AI is a power tool, not a carpenter
Half the industry is holding a funeral and the other half is holding a revival. We keep thinking about the nail gun.
It’s 2024 and no meeting is safe from the question. Client kickoffs, team lunches, a wedding reception one of us attended in June: sooner or later somebody asks what we think about AI, and they ask it the way people ask about weather that might be a storm.
The industry has sorted itself into two congregations. One is holding a funeral, certain that design, copywriting, and development have eighteen months to live. The other is holding a revival, certain that anyone not rebuilding their entire company around these tools deserves what’s coming. Both congregations are loud, and each is selling something, even when the something is just its own certainty.
We keep thinking about the nail gun.
When pneumatic nailers spread through job sites, a framing task that took a carpenter most of a day started taking a couple of hours. Circular saws did the same thing to rip cuts a generation earlier, and routers did it to edge work, and nobody now argues that any of it was cheating. Here’s what those tools never did: they never decided where the wall goes. A nail gun has no opinion about whether the deck suits the house, whether the doorway should be three feet wider, whether this whole addition is a mistake the family will regret. It compresses the distance between a decision and its execution. The decision still has to come from somewhere.
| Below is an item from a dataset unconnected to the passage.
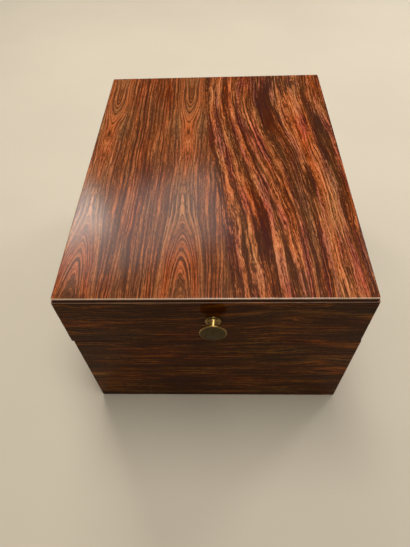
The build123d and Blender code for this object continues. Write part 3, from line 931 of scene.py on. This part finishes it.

Carpenters did not disappear. Bad carpentry didn’t either, and this is the part both congregations skip. Give a careless framer a nail gun and you get careless framing at triple speed, crooked studs installed with astonishing efficiency. The tool amplifies the hand holding it. It has never once improved the hand.
The view from the shop
That’s roughly where we’ve landed with the current wave, as working practitioners rather than commentators. These models are genuinely startling. We use them most weeks now: first drafts of boilerplate code, throwaway variations of a layout, summarizing a fifty-page discovery document into something a human can hold. The time savings are real and we’d be posturing to deny them. What the tools have not once done is know what the project is for. They generate options with total confidence and total indifference, and confident indifference is exactly what you want from a saw and exactly what you can’t accept from a builder.
Somebody still has to look at the client’s actual business and decide what’s worth making. Whether the brand should sound like this, whether the feature everyone’s excited about solves a problem anyone has, whether the honest answer is a smaller site, a shorter video, no app at all. Those calls were the expensive part of our work before 2023, and if anything they’re more expensive now, because when execution gets cheap the whole project becomes the decisions, and a wrong decision executed instantly is still wrong. It’s just wrong sooner.
Two sermons
To the funeral congregation we’d say: the people who lost work when power tools arrived were mostly the ones whose only offer was manual repetition. The ones who understood structures, who could walk a site and see what the drawings missed, got more valuable, not less, because their judgment now moved at tool speed. There’s a version of that sorting coming for us, and pretending otherwise helps nobody.
The revival tent gets a different sermon. We’ve now reviewed a fair amount of machine-generated work product, and the tell is never quality in the technical sense: it’s that nobody decided anything. Every choice sits at the median. The copy is grammatical and could belong to any company on earth, which in a market where everyone owns the same tools is another way of saying it belongs to no one.
And to both we’d admit the obvious: it’s September of 2024 and nobody knows where this lands, including us. The tools are improving at a pace that makes every confident essay, presumably this one included, a hostage to the next release. We’re writing this down partly so we can check our own thinking in a few years, the way you keep a photo of a framing job to see whether the joints held.
What we’re not doing is panicking, and what we’re also not doing is handing the shop over. New tools have been arriving at Colony for fourteen years. Each one changed how we build. None of them changed why anyone hires a builder, which is that a structure has to hold weight, fit its site, and serve the people inside it, and no tool has ever cared about any of that.
A nail gun in a drawer builds nothing. Neither does one firing at random.
The interesting work is still deciding where the nails go.